[Modeling code records]

----

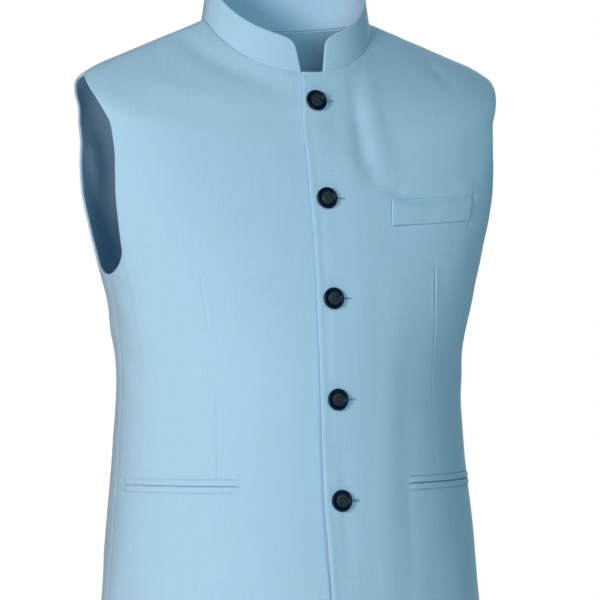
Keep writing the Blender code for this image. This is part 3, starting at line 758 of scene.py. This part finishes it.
def seam_relief(surface, gaps, run, side, is_front):
    """Darts, pocket slits, puckers beside the seams and slight unevenness, all in metres."""
    total = UNEVEN_RISE * unevenness(surface, 11 if is_front else 12)
    for name, rise, reach, length in PUCKERS:
        if name in gaps:
            wave = wander(run, 20 + len(name) + 3 * side + is_front, length)
            total += rise * wave * bell(gaps[name], reach)
    for name, depth, reach in SEAM_DIPS:
        if name in gaps:
            total -= depth * bell(gaps[name], reach)
    if not is_front:
        return total
    if side < 0:
        index, distance, _ = near_line(surface, under_dip_line(), 0.012)
        total[index] -= UNDER_DIP_DEPTH * bell(distance, UNDER_DIP_WIDTH)
    line = dart_lines[side > 0]
    index, distance, along = near_line(surface, line, 0.012)
    depth = np.interp(along, *zip(*DART_DEPTHS[side > 0])) * np.clip(20.0 * along, 0.0, 1.0)
    total[index] -= depth * bell(distance, DART_HALF_WIDTH)
    total[index] += 0.4 * depth * bell(distance - 0.0028, 0.0022)
    total -= DART_END_DIMPLE * bell(np.linalg.norm(surface - line[0], axis=-1), 0.006)
    first, last = HIP_POCKET_ANGLES[side]
    angles = side * np.linspace(first + 0.6, last - 0.6, 25)
    jet_seam = JET_SLIT / 2 + JET_WIDTH + 0.0003
    for height, depth in ((0.0, SLIT_DEPTH), (jet_seam, JET_SEAM_DEPTH), (-jet_seam, JET_SEAM_DEPTH)):
        line = bare_points(angles, station_at_height(angles, np.full(25, HIP_POCKET_Z + height)))
        index, distance, _ = near_line(surface, line, 0.004)
        total[index] -= depth * np.exp(-(distance / 0.0010)**4)
    return total


# ---- The band collar ----
def collar_base(angle, inward):
    """Points on the neckline, moved towards the neck."""
    angle = (np.asarray(angle, float) + 180.0) % 360.0 - 180.0
    zero = np.zeros_like(angle)
    lift = np.where((angle > 0) & (angle < 90.0), lap_lift_at(np.abs(angle), zero), 0.0)
    along = bare_points(angle + 0.5, 0.0) - bare_points(angle - 0.5, 0.0)
    outward = unit(np.stack([along[..., 1], -along[..., 0], zero], -1))
    return cloth_points(angle, zero, lift) - outward * np.asarray(inward)[..., None]


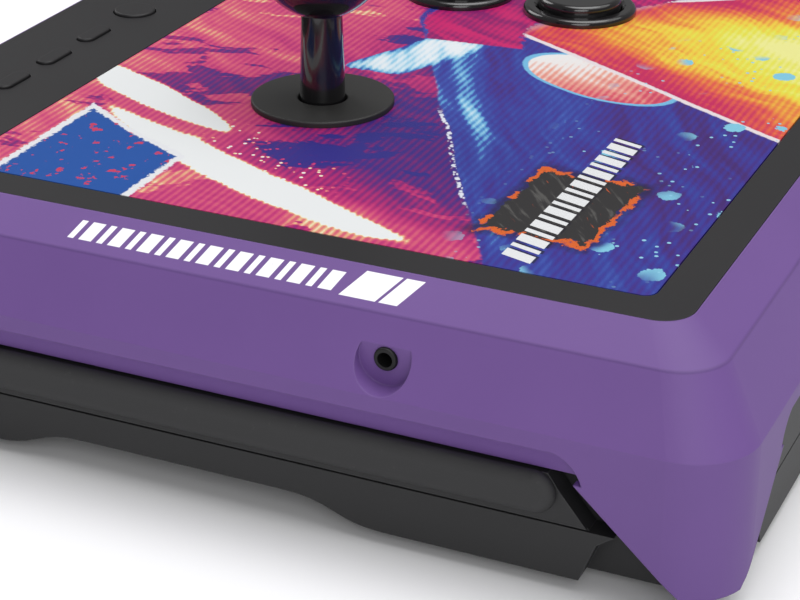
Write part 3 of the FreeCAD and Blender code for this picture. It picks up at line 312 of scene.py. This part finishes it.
# ---------------------------------------------------------------- printed panel
# Clear polycarbonate sheet, printed on its back with broad sweeps of paint under a line screen and
# glued to the steel plate. The print is built in millimetres from the sheet's front left corner, as
# a tone from dark to light, which each area turns into its own inks.
panel_low, panel_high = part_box("printed_panel")
printed = Finish("printed_panel")
object_place = printed.place()
sheet_place = printed.add("Mapping", {}, {"Vector": object_place,
                                          "Location": (-panel_low.x * 1000, -panel_low.y * 1000, 0),
                                          "Scale": (1000, 1000, 1000)})
sheet_width = (panel_high.x - panel_low.x) * 1000
full_u, full_v, _ = printed.axes(sheet_place)
# the right half carries the same sweeps, smaller and further forward
right_half = full_u.ramp(146.0, 200.0)
u = full_u.lowest(26.0 + (sheet_width - full_u) * 0.84)
v = full_v + right_half * 30.0


def streaks(finish, vector, turn, scale, stretch, swirl):
    """Long brush streaks along one direction, bent by a slow swirl."""
    eddy = finish.add("TexNoise", {}, {"Vector": vector, "Scale": 0.022, "Detail": 2.0}, output=1)
    bent = finish.add("VectorMath", {"operation": "MULTIPLY_ADD"},
                      {0: eddy, 1: (swirl, swirl, 0), 2: vector})
    turned = finish.add("Mapping", {"vector_type": "TEXTURE"},
                        {"Vector": bent, "Rotation": (0, 0, math.radians(turn)), "Scale": (stretch, 1, 1)})
    return finish.noise(turned, scale, 5.0, 0.62)


warm_streaks = streaks(printed, sheet_place, 62, 0.11, 5.0, 34.0)
cool_streaks = streaks(printed, sheet_place, 29, 0.13, 7.0, 22.0)
torn = (printed.noise(sheet_place, 0.55, 4.0, 0.7) - 0.5) * 4.0
slow = (printed.noise(sheet_place, 0.03, 2.0) - 0.5) * 16.0
screen = (full_v * (2 * math.pi / 2.0) + torn * 0.3).sin()


def inks(finish, tone, stops):
    return finish.add("ValToRGB", {"stops": [(at, srgb(*ink)) for at, ink in stops]}, {0: tone})


def stroke(line, half, soft):
    """1 along a brush stroke whose middle is where line is 0, fading over soft at its sides."""
    return ((line + torn * 0.5).abs() - half).ramp(soft, 0.0)


# warm areas: indigo shadows, magenta and pink middles, cream lights and two tapering cream blades
lit = v.ramp(88.0, 140.0).highest((u - (v - 96.0) * 0.35).ramp(48.0, 16.0) * 0.85)
warm_tone = 0.19 + lit * 0.40 + (warm_streaks - 0.5) * 0.46 + v.ramp(150.0, 185.0) * 0.05
long_blade = u - 9.0 - (v - 78.0) * 0.32 - (v - 78.0) * (v - 78.0) * 0.0016 + slow * 0.25
long_half = 4.8 - (v - 114.0) * (v - 114.0) * 0.0020
short_blade = u - 60.0 - (v - 156.0) * 0.48 + slow * 0.25
short_half = (v - 130.0) * 0.30 - (v - 130.0) * (v - 130.0) * 0.0045
blades = (stroke(long_blade, long_half, 3.6) * long_half.ramp(-2.0, 1.0)).highest(
    stroke(short_blade, short_half, 3.0) * short_half.ramp(-0.6, 1.2))
flicks = streaks(printed, sheet_place, 100, 0.055, 2.6, 30.0)
warm_tone = warm_tone - flicks.ramp(0.585, 0.61) * (1.0 - blades) * 0.30 + flicks.ramp(0.40, 0.37) * 0.16
warm_tone = warm_tone + blades * 0.75
glow = (u * u * 0.0030 + (v - 80.0) * (v - 80.0) * 0.006 + slow * 0.04).ramp(1.4, 0.2)
warm_tone = warm_tone + glow * 0.20
dots = printed.add("TexVoronoi", {"feature": "F1"},
                   {"Vector": sheet_place, "Scale": 0.42, "Randomness": 1.0})
dotted = stroke(long_blade - 15.0, 4.0, 9.0) * v.ramp(84.0, 96.0) * v.ramp(140.0, 124.0)
warm_tone = warm_tone + dots.ramp(0.30, 0.16) * dotted * 0.5
colour = inks(printed, warm_tone + screen * 0.065,
              [(0.0, (50, 44, 134)), (0.16, (66, 40, 130)), (0.28, (112, 34, 118)),
               (0.42, (176, 36, 112)), (0.54, (206, 58, 120)), (0.68, (226, 104, 122)),
               (0.78, (240, 184, 136)), (0.84, (246, 240, 196)), (0.90, (240, 241, 236)),
               (1.0, (240, 241, 238))])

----

◆ Given request
Retype the portion of the data above that starts on the line with "Write part 3" and finishes on the line with "[(at, srgb(*ink)) for", including both of those lines.

◆ Exercise output
Write part 3 of the FreeCAD and Blender code for this picture. It picks up at line 312 of scene.py. This part finishes it.
# ---------------------------------------------------------------- printed panel
# Clear polycarbonate sheet, printed on its back with broad sweeps of paint under a line screen and
# glued to the steel plate. The print is built in millimetres from the sheet's front left corner, as
# a tone from dark to light, which each area turns into its own inks.
panel_low, panel_high = part_box("printed_panel")
printed = Finish("printed_panel")
object_place = printed.place()
sheet_place = printed.add("Mapping", {}, {"Vector": object_place,
                                          "Location": (-panel_low.x * 1000, -panel_low.y * 1000, 0),
                                          "Scale": (1000, 1000, 1000)})
sheet_width = (panel_high.x - panel_low.x) * 1000
full_u, full_v, _ = printed.axes(sheet_place)
# the right half carries the same sweeps, smaller and further forward
right_half = full_u.ramp(146.0, 200.0)
u = full_u.lowest(26.0 + (sheet_width - full_u) * 0.84)
v = full_v + right_half * 30.0


def streaks(finish, vector, turn, scale, stretch, swirl):
    """Long brush streaks along one direction, bent by a slow swirl."""
    eddy = finish.add("TexNoise", {}, {"Vector": vector, "Scale": 0.022, "Detail": 2.0}, output=1)
    bent = finish.add("VectorMath", {"operation": "MULTIPLY_ADD"},
                      {0: eddy, 1: (swirl, swirl, 0), 2: vector})
    turned = finish.add("Mapping", {"vector_type": "TEXTURE"},
                        {"Vector": bent, "Rotation": (0, 0, math.radians(turn)), "Scale": (stretch, 1, 1)})
    return finish.noise(turned, scale, 5.0, 0.62)


warm_streaks = streaks(printed, sheet_place, 62, 0.11, 5.0, 34.0)
cool_streaks = streaks(printed, sheet_place, 29, 0.13, 7.0, 22.0)
torn = (printed.noise(sheet_place, 0.55, 4.0, 0.7) - 0.5) * 4.0
slow = (printed.noise(sheet_place, 0.03, 2.0) - 0.5) * 16.0
screen = (full_v * (2 * math.pi / 2.0) + torn * 0.3).sin()


def inks(finish, tone, stops):
    return finish.add("ValToRGB", {"stops": [(at, srgb(*ink)) for at, ink in stops]}, {0: tone})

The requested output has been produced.